Start of Material for this exercise

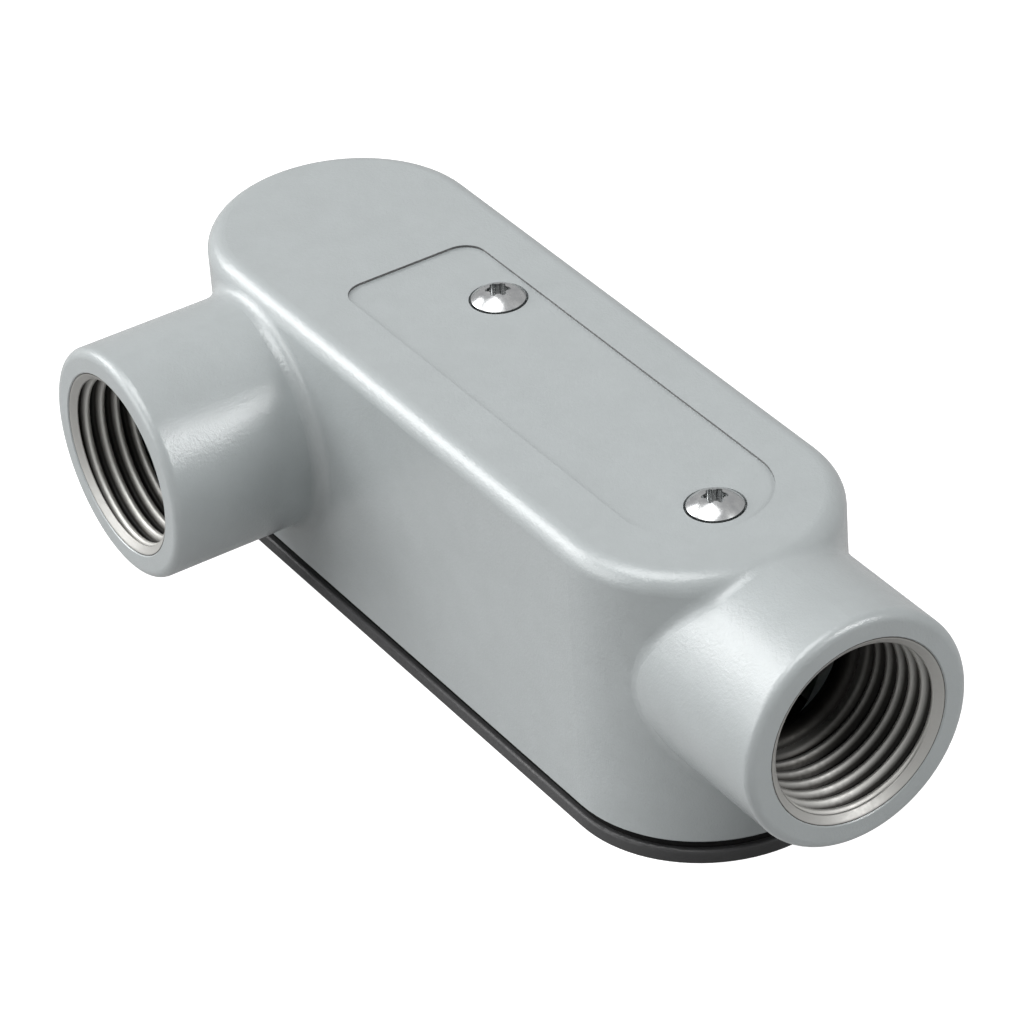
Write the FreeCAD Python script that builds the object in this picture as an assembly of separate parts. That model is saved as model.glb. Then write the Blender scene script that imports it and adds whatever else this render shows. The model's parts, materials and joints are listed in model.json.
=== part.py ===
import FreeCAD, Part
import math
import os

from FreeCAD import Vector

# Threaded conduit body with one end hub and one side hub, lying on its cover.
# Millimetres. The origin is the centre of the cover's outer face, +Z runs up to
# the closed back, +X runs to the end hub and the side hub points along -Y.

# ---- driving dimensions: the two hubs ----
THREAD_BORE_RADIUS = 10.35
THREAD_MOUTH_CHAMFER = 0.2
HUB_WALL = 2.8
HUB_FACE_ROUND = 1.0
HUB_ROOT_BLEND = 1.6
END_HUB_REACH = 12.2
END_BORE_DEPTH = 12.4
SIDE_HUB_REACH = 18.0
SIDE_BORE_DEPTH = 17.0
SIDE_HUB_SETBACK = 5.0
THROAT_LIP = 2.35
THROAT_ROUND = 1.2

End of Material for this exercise
Start of Material for this exercise

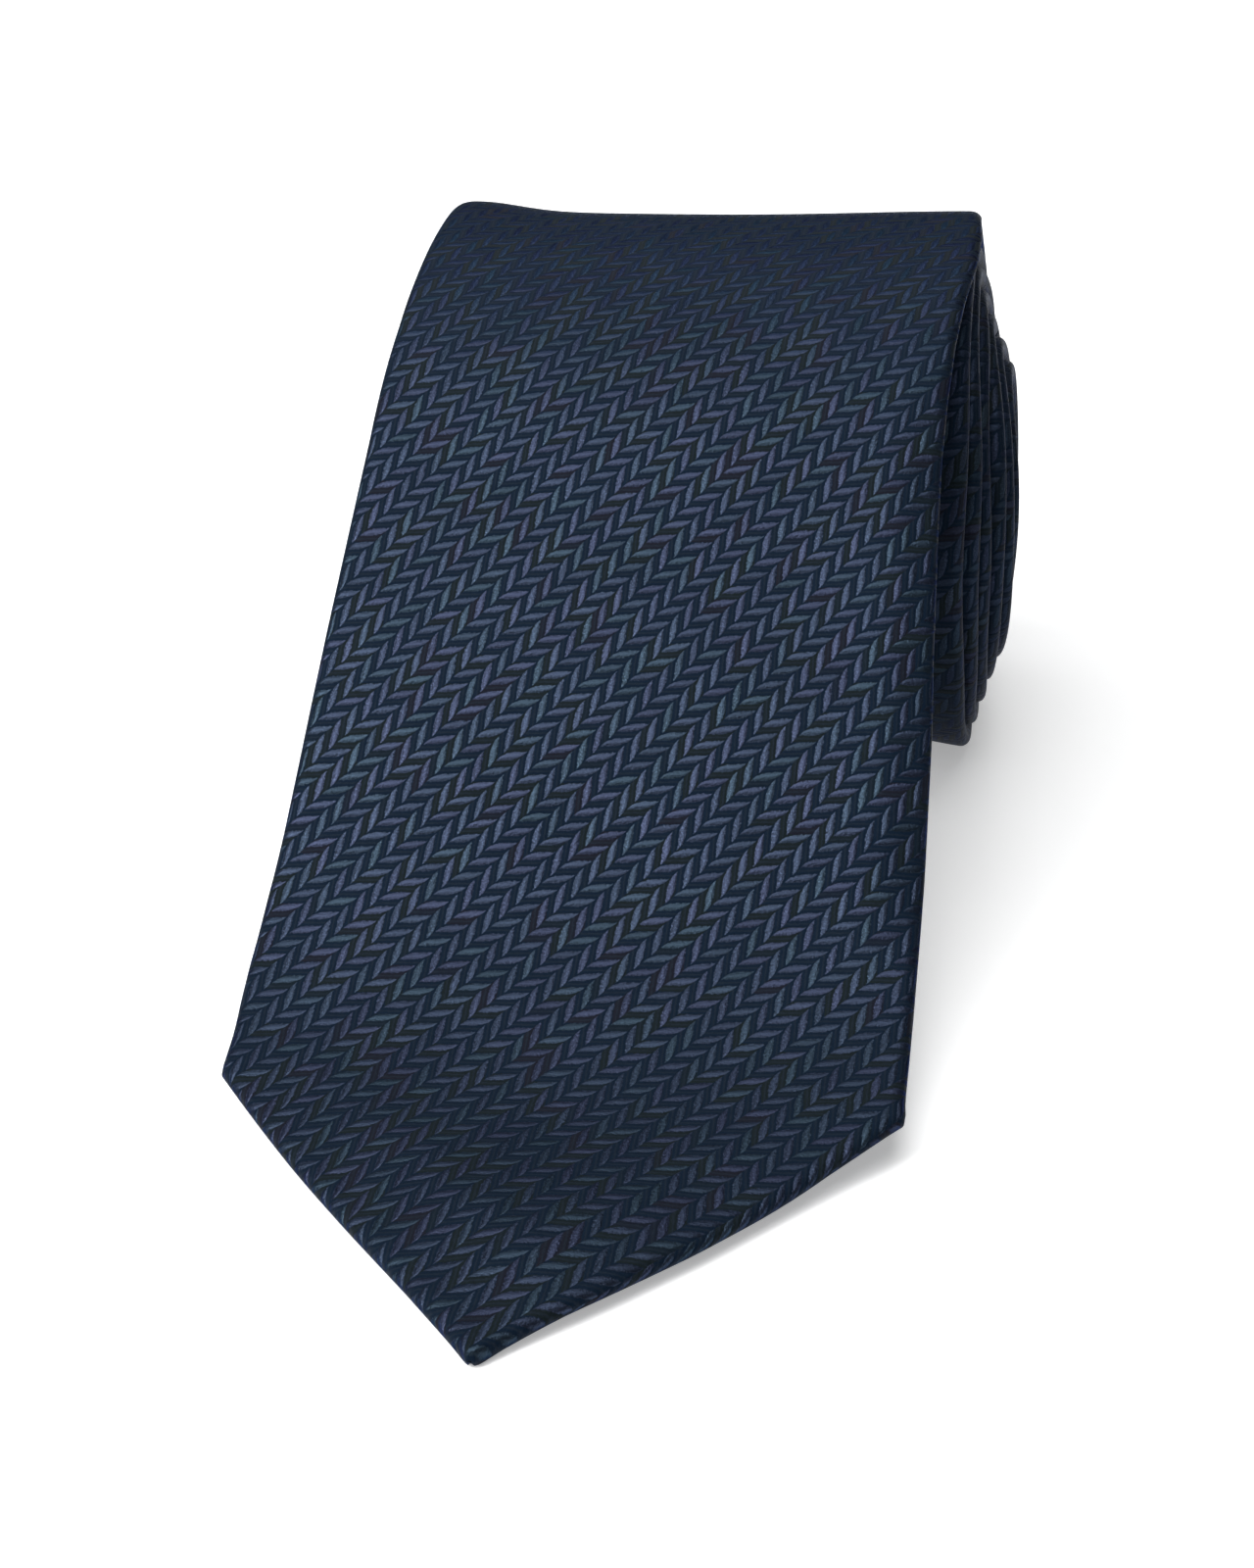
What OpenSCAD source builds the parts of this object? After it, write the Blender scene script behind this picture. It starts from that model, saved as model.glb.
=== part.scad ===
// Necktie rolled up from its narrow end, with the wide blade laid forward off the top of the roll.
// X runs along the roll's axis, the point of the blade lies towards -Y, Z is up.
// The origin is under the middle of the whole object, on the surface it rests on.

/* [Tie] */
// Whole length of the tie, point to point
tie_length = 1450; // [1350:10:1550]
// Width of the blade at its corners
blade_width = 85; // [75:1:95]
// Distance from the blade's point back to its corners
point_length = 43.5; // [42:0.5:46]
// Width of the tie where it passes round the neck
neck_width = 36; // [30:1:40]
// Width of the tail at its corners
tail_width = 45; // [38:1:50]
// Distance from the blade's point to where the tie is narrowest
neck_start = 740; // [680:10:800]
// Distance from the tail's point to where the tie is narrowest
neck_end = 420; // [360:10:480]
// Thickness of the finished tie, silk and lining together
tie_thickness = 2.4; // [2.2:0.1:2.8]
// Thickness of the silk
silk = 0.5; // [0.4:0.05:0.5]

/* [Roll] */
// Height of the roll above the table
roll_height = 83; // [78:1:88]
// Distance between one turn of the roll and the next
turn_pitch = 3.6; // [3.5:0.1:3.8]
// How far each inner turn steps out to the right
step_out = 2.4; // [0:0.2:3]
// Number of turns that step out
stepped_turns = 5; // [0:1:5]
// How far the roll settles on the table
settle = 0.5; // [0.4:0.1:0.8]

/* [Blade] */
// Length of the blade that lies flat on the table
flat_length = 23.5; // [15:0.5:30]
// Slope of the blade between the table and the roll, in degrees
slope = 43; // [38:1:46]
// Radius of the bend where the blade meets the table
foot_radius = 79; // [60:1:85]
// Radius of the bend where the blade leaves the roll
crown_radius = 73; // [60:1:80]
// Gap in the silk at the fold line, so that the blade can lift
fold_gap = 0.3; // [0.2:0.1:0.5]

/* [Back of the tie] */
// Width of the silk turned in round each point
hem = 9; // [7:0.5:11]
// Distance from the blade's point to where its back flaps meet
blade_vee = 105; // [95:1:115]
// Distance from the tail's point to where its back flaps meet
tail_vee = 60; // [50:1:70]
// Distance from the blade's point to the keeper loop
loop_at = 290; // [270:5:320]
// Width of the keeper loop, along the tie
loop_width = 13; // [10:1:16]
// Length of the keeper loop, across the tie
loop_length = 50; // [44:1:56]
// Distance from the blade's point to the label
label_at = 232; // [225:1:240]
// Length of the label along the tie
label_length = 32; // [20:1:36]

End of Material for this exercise

» Problem to solve:
Reproduce exactly the lines from the line with "Write the FreeCAD" to the line with "THROAT_ROUND = 1.2", both end lines included.

» Full answer:
Write the FreeCAD Python script that builds the object in this picture as an assembly of separate parts. That model is saved as model.glb. Then write the Blender scene script that imports it and adds whatever else this render shows. The model's parts, materials and joints are listed in model.json.
=== part.py ===
import FreeCAD, Part
import math
import os

from FreeCAD import Vector

# Threaded conduit body with one end hub and one side hub, lying on its cover.
# Millimetres. The origin is the centre of the cover's outer face, +Z runs up to
# the closed back, +X runs to the end hub and the side hub points along -Y.

# ---- driving dimensions: the two hubs ----
THREAD_BORE_RADIUS = 10.35
THREAD_MOUTH_CHAMFER = 0.2
HUB_WALL = 2.8
HUB_FACE_ROUND = 1.0
HUB_ROOT_BLEND = 1.6
END_HUB_REACH = 12.2
END_BORE_DEPTH = 12.4
SIDE_HUB_REACH = 18.0
SIDE_BORE_DEPTH = 17.0
SIDE_HUB_SETBACK = 5.0
THROAT_LIP = 2.35
THROAT_ROUND = 1.2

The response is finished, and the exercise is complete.